If you didn’t mind it, I might try it again sometime. Lemme know.
TUNE O’ THE DAY. . . Nice to be home, reelin’ and rockin’. Rollin’ like a mustang.
Welcome back, Doc. Glad you had a memorable time and drank some red wine.
Beautiful pics, better words.
Doc is back and all is well! It wasn’t easy without TML but we soldiered on and now the conversation restarts. My Italian trip last month generated similar feelings. Natural beauty in every direction, ancient art and ruins to contemplate endlessly, and a daily tempo that sped up (morning), modulated (afternoon), and erupted again (evening). Tourism is an Italian mainstay, and you can feel it just about everywhere.

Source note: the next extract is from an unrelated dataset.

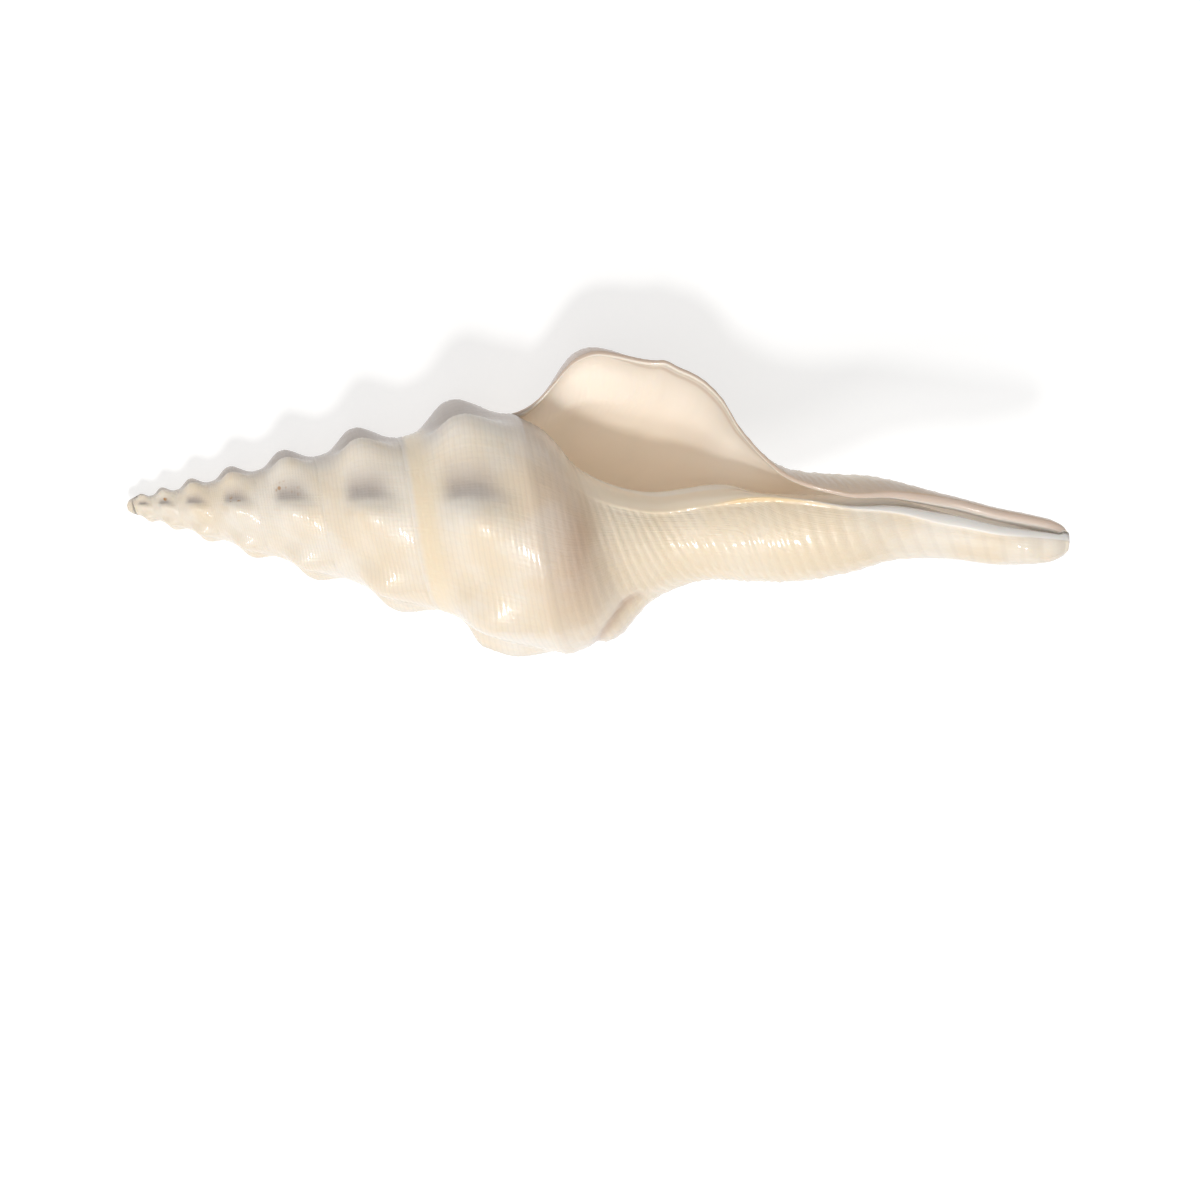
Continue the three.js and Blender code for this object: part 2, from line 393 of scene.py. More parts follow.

As for the traffic, my eyes have been opened. Only saw one accident in 10 days but the constant blaring of horns reminded me of a different mindset in getting from point A to point B. Sitting at a dinner table three feet from the scooters zooming around, as well as the non-stop parking challenges made it clear Americans have it pretty good and don’t even know it.
Last comment, from now on if I’m doing eighty in the hammer lane on I-75 and you’re blinking your lights at me to get out of your way, well, I still won’t but I certainly understand your emotions better now that I’ve seen Italian traffic. Arrivederci, indeed!